The leadership’s ethical behavior also can inspire greater pride and satisfaction among workers. Those who work for trustworthy management teams often have a greater respect for their organization and are motivated to contribute more.

ENCOURAGE PUSHBACK
This can be a challenging situation for managers, but to foster an ethical culture, employees must feel as if they have room to question decisions they believe have dubious merits. This is not about letting employees steamroll managers but, rather, about encouraging them to voice their opinions in a professional way when they disagree with the actions or decisions of their peers and even their bosses.

Some companies have formal processes for this type of communication, such as employee ethics hotlines or anonymous feedback e-mails, but it can be handled informally as well. The first step is to discuss the issue with managers. Do they encourage feedback? How do they react when employees raise questions? What is acceptable in terms of employee pushback? What are some effective and ineffective ways employees have pushed back on management opinions or decisions in the past?

As part of this discussion, encourage managers to ask for feedback from employees when opportunities arise, so that challenges need not occur down the line. Managers should communicate their “pushback guidelines” to their direct reports, letting them know that questions are welcome and how and when they might best be raised. This reassures employees that they can have this type of dialogue with their managers and makes it possible for them to handle situations effectively.

Practical Tips
Accounting and finance teams are on the front lines in implementing the Sarbanes-Oxley Act. Companies should look to this group for advice on or examples of ethical best practices to be implemented throughout the organization.

Find the people with strong ethical values who are in touch with colleagues’ attitudes and in a position to influence them. They can be recognized and serve as role models.

When leaders speak frankly about business decisions that tested their ethical principles, it sets a standard for employees and provides insights into handling tough situations.

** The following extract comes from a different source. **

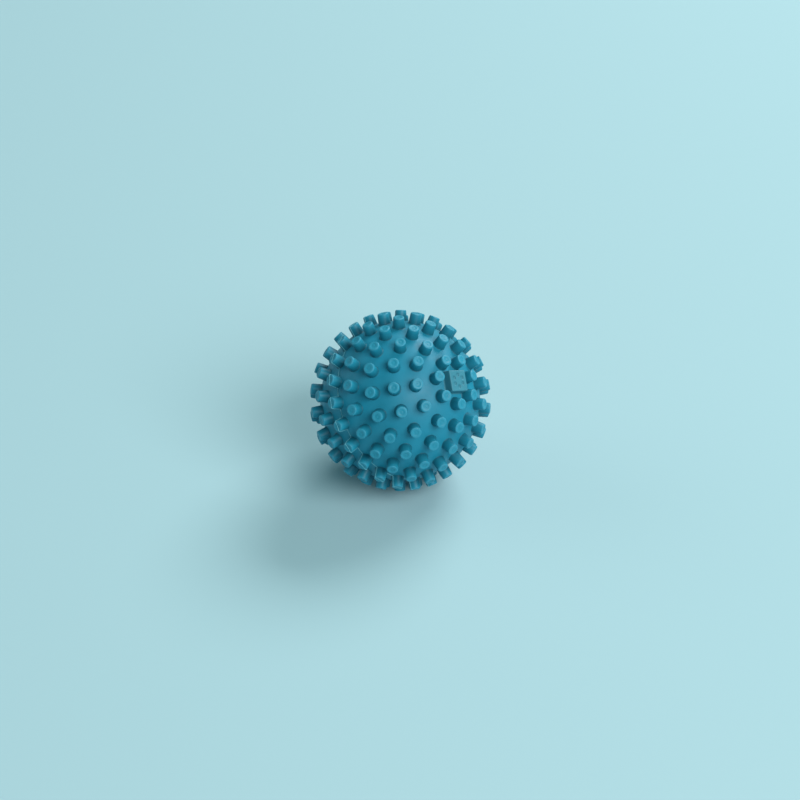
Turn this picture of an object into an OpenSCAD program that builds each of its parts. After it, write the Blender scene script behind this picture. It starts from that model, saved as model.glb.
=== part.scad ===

Employees should be encouraged to speak up about questionable decisions or actions and be given guidelines on how to open this dialogue.

TAKING ACTION
The ongoing conversation about ethics in business has become so widespread it has even spawned new industries, such as ethics consulting and research. The task now is to translate words into actions that permeate the fabric of corporate American culture until ethical behavior becomes standard operating procedure at every level. Only then will we be able to regain consumer and worker confidence in business.